Scenario studies simulate the whole fuel cycle over a period of time, from extraction of natural resources to geological storage. Through the comparison of different reactor fleet evolutions and fuel management options, they constitute a decision-making support. Consequently uncertainty propagation studies, which are necessary to assess the robustness of the studies, are strategic. Among numerous types of physical model in scenario computation that generate uncertainty, the equivalence models, built for calculating fresh fuel enrichment (for instance plutonium content in PWR MOX) so as to be representative of nominal fuel behavior, are very important. The equivalence condition is generally formulated in terms of end-of-cycle mean core reactivity. As this results from a physical computation, it is therefore associated with an uncertainty. A state-of-the-art of equivalence models is exposed and discussed.

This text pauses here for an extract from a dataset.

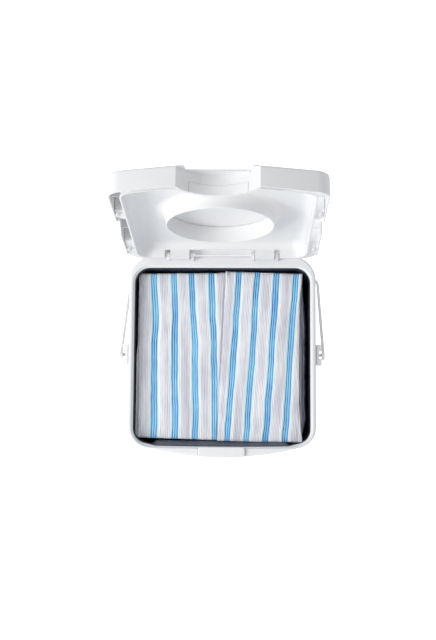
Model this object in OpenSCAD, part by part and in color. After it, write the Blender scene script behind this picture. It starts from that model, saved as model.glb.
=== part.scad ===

It is shown that the existing equivalent models implemented in scenario codes, such as COSI6, are not suited to uncertainty propagation computation, for the following reasons: (i) existing analytical models neglect irradiation, which has a strong impact on the result and its uncertainty; (ii) current black-box models are not suited to cross-section perturbations management; and (iii) models based on transport and depletion codes are too time-consuming for stochastic uncertainty propagation. A new type of equivalence model based on Artificial Neural Networks (ANN) has been developed, constructed with data calculated with neutron transport and depletion codes. The model inputs are the fresh fuel isotopy, the irradiation parameters (burnup, core fractionation, etc.), cross-sections perturbations and the equivalence criterion (for instance the core target reactivity in pcm at the end of the irradiation cycle). The model output is the fresh fuel content such that target reactivity is reached at the end of the irradiation cycle. Those models are built and then tested on databases calculated with APOLLO2 (for thermal spectra) and ERANOS (for fast spectra) reference deterministic transport codes. A short preliminary uncertainty propagation and ranking study is then performed for each equivalence models.